--- Problem statement ---
Give the number of lines in the listing below that include the word "this", with nothing more.

--- The data ---
** begin **

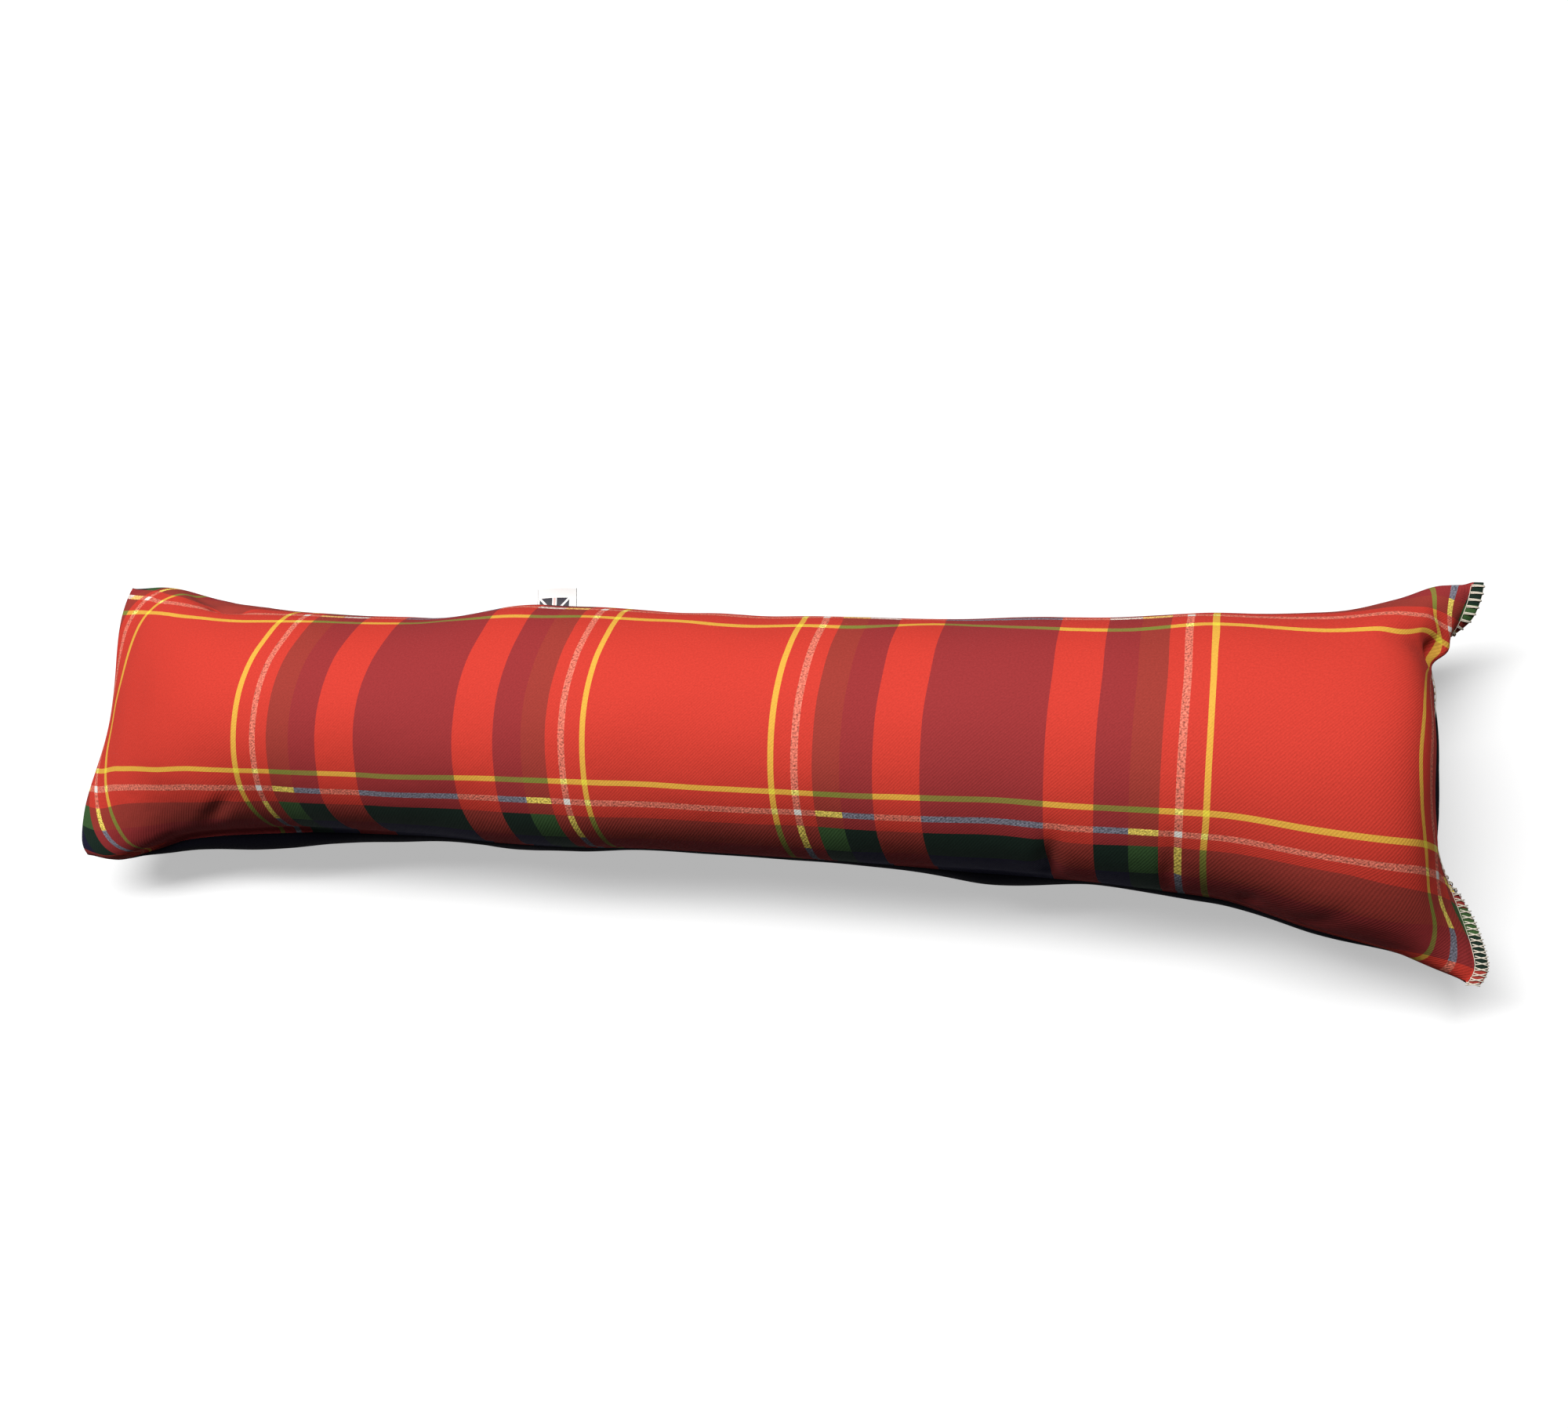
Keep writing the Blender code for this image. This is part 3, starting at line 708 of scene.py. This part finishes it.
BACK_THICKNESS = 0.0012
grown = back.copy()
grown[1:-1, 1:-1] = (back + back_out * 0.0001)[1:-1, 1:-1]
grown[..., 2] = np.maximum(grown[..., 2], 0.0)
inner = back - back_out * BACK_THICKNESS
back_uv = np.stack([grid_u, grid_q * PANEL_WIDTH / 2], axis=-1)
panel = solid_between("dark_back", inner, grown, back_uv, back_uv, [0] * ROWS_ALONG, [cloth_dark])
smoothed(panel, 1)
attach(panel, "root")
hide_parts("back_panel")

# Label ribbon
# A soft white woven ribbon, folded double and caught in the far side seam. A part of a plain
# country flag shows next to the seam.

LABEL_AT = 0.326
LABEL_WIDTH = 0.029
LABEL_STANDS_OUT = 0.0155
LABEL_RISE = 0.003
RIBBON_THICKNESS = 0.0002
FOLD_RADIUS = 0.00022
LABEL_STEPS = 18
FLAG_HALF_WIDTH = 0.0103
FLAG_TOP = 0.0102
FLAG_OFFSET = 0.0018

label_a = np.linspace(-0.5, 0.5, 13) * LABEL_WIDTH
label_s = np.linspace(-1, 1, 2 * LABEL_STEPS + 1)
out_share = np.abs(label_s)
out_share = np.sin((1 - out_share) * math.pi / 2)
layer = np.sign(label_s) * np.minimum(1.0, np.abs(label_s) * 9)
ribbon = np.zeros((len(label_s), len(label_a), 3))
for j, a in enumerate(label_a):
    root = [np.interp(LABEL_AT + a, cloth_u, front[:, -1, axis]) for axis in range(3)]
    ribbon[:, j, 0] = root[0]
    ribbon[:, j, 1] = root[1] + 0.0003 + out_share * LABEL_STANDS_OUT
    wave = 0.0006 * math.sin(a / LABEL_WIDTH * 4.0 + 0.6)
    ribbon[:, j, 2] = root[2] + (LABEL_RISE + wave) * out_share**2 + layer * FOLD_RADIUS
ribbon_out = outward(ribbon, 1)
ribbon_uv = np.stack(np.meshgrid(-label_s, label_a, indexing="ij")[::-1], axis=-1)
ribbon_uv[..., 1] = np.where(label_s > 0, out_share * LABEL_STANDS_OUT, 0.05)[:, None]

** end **
** begin **

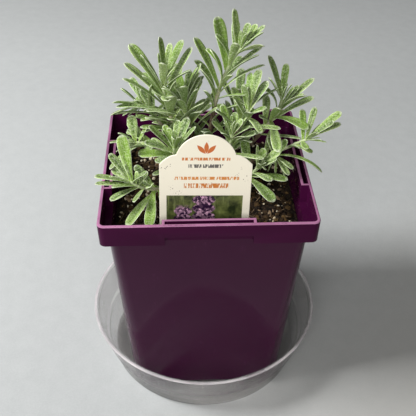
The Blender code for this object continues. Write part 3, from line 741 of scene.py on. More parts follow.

** end **

--- Solution below ---
2